Early history (1893–1962)Edit

 
The Jamaica squad in 1936 taking on Trinidad and Tobago

In 1893, Jamaica's first football club, the Kingston Cricket Club, was formed.[4] In 1910, the Jamaica Football Federation (JFF) was formed and controlled all of the games; in 1925, Jamaica was invited to play Haiti in a three match series with the team winning all three games 1–0, 2–1, and 3–0.[4] In 1926, Jamaica hosted Haiti at Sabina Park and won 6–0.[4][5] At the 1930 Central American Games in Cuba, Jamaica made its first international tournament appearance and lost both games in its group.[6]

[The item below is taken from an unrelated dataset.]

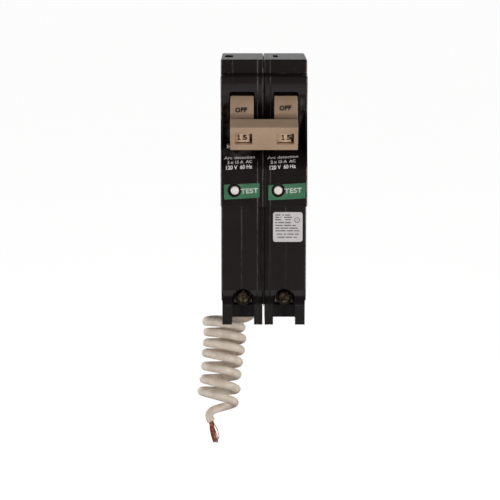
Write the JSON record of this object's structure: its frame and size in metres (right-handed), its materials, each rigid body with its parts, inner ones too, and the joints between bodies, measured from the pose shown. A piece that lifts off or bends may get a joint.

From 1925 to 1962, Jamaica had regular games with teams from Trinidad and Tobago, Haiti, and Cuba, as well as with clubs like the Haitian Racing CH and Violette AC, the British Corinthians, and the Argentinean Tigers.[4][5] In 1952, the Caribbean All-Star team was formed with players from Trinidad, Cuba, Haiti, and Suriname. The team played four matches against Jamaica in Sabina Park. Jamaica won the second game 2–1 and the fourth 1–0, and the All-Stars won the first game 5–1 and the third 1–0.[7]

Post-independence (1962–1989)Edit

In 1962, the same year Jamaica became independent, the JFF became a member of FIFA.[4] At the 1962 Central American and Caribbean Games played in Jamaica, the national team was led by Brazilian coach Jorge Penna.[8][9] Jamaica finished in fourth place, with two wins over Puerto Rico and Cuba.[10] A year later, Jamaica competed in the first CONCACAF Championship in El Salvador, where the team finished last in its group, which included Mexico, the Netherlands Antilles, and eventual winner Costa Rica.[11]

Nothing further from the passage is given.